Jim Cramer recently indicated that he feels that Sirius and XM should claim a failing company argument in an effort to gain approval from the FCC for their proposed merger. According to Cramer, XM Satellite Radio is the company in more dire straights than Sirius, but is citing the faining company argument really the path to merger completion?
The first thing we need to consider is what exactly the FCC is making a decision on. The FCC is deciding about the public interest in the merger. Will the public be better served if the merger is allowed, or if it isn't. Part of that review centers on the financial viability of the companies even if they themselves do not make the claim.
According to Cramer, Sirius and XM could argue that if one company fails, we will be left with a single satellite radio operator anyway. In the most simplistic terms this may be true, but functionally, it is unlikely. If one of these companies were to be failing, they would have to expend all efforts to make the company survive. This would include dilution as well as additional debt. The stock would take a hit, and the valuation of the company would drop. It is possible that it could drop to a point where another buyer steps in, and thus we would still have two satellite radio companies.
Let's not forget that the companies are now on two week cycles regarding their merger deal. This means that either company could walk away without penalty at virtually any time. That would free them to pursue other deals if they desire. Would a Primosphere, a CBS, or a Google have interest in one of the companies? Perhaps, but perhaps not. If the company can be had at an attractive enough price, a buyer could step into the picture. However, seeing the financial performance of the companies to date on a stand alone basis, any buyer would be assuming a lot of risk.
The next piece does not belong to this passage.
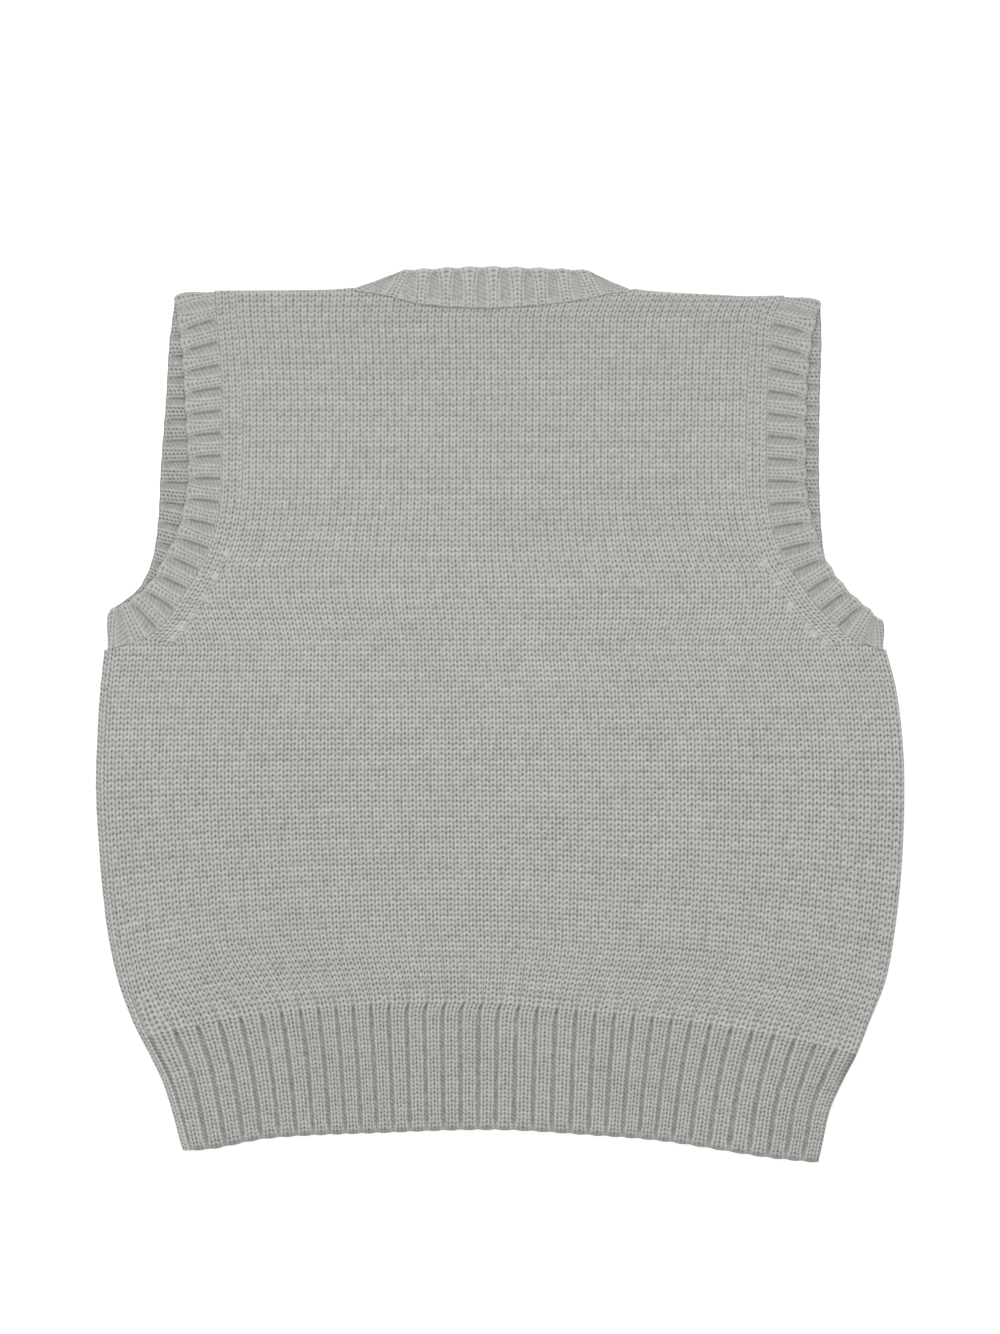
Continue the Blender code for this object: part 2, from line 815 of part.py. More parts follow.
def front_piece(name, outline, low, high, material):
    """A flat front piece with its left side turned up between two heights."""
    low += TURN_END
    high -= TURN_END
    lines = side_turn_lines(low, high)
    return cloth_wall(name, outline, front_over(low, high), on_plane, FLAT_STEP, material, lines)


def build_vest():
    """Make every piece of the vest."""
    back_yarn = yarn("back yarn", "stockinette")
    cloth_wall("back_panel", panel_outline(False), back_over, back_under, PANEL_STEP, back_yarn)
    back_hem()
    corner = hem_corner("left").y
    front_yarn = yarn("front yarn", "stockinette")
    front_piece("front_panel", panel_outline(True), corner, SIDES[-1].y, front_yarn)
    foot = CAST_ON_EDGE[0].y + FRONT_HEM_SHORT
    front_piece("front_hem_rib", front_hem_outline(), foot, corner, yarn("front hem yarn", "rib"))
    neck_front = (NECK_FRONT_RIGHT, NECK_FRONT_LEFT)
    band("neckband", NECK_BACK, neck_front, NECK_PITCH, False, yarn("neckband yarn", "band"))
    left_yarn, right_yarn = yarn("left band yarn", "band"), yarn("right band yarn", "band")
    band("armhole_band_left", LEFT_BACK, (LEFT_FRONT,), BAND_PITCH, True, left_yarn)
    band("armhole_band_right", RIGHT_BACK, (RIGHT_FRONT,), BAND_PITCH, True, right_yarn)


clear_scene()
build_vest()
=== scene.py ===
"""Knitted sweater vest, lying flat with its back up.

Every knitted piece is laid stitch by stitch over the form of its solid. A
stitch is one wale wide and one course high, and its two legs lean towards the
middle of the wale. Sizes are in millimetres until the meshes are made.
"""

from __future__ import annotations

import logging
import math
from dataclasses import dataclass, field, fields
from enum import Enum
from typing import Callable, NamedTuple, Sequence

import bpy
import numpy as np
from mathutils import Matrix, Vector
from mathutils.geometry import delaunay_2d_cdt


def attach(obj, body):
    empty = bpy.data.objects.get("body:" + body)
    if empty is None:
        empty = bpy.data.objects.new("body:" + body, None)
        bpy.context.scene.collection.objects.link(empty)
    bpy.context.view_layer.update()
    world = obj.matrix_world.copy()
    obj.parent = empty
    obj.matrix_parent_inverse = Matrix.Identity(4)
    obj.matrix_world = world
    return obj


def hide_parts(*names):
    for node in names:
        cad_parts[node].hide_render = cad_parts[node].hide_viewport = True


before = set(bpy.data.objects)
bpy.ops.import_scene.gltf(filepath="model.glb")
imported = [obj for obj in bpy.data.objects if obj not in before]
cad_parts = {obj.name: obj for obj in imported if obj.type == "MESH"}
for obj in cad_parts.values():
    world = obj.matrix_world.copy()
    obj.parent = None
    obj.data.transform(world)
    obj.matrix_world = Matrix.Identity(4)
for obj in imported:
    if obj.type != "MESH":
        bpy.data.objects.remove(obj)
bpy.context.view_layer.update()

LOG = logging.getLogger("vest")
Array = np.ndarray
MM = 0.001

# Cloth, in millimetres
WALL = 2.4
SEAM_GAP = 0.3
LAYER_GAP = 0.3
BACK_LEVEL = WALL + LAYER_GAP
RIB_CREST = 3.1
RIB_TOP = RIB_CREST + 0.15  # stitches stand a little over the solid's crest
SIDE_TURN = 5.5  # how far the front comes round over the left side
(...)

Sirius and XM need to be financially viable. They need the merger to bring the finances of this business in line with what the street and investors feel will deliver value. The best chance for that happening is through a merger. To claim financial hardship as a reason for the merger would carry extreme damages to the sector as a whole. It could conceivably apply enough pressure to get the deal done, but the cost would be more extreme than either company, or the merged company can risk.
The merger has debt that needs to be refinanced. If a standalone argues that it is failing, will a lender feel that the merged company is indeed strong enough to make it all work? A failing company argument will put control of the merger in the hands of the lenders who are need to finance portions of the deal. To give up this level of control should in my opinion be a last ditch effort.
Given the information that a draft order is about to be circulated (it is my opinion that this will happen by Wednesday of next week), these companies should hold off on any drastic measures. The logical person understands that the arrival at a draft order means that Sirius and XM will have come to some sort of terms with the FCC. In my opinion, prior to a draft order from the FCC, we will see a publication outlining some of the specific concessions that Sirius and XM voluntarily arrived at. Not all concessions that have been discussed are the type that the FCC has the power to mandate. Thus, the companies likely must outline their voluntary concessions in writing to the FCC. Once this documentation is in hand, we will see a draft order published. From that point, a decision is all that we will be waiting for.
Arguing a failed company at this point would throw this merger into a tizzy, and the street would likely punish that course of action. I can not picture Sirius and XM taking that step given the current position the merger is in at the FCC.
The best case scenario is for Sirius and XM to gain approval from the standpoint they began this process with. The best situation is to get the FCC to focus on more public interest and less on regulation.
The street is already battle fatigued. A failed company presentation would make things even worse. I do see some logic in what Cramer says, but feel the cost is high.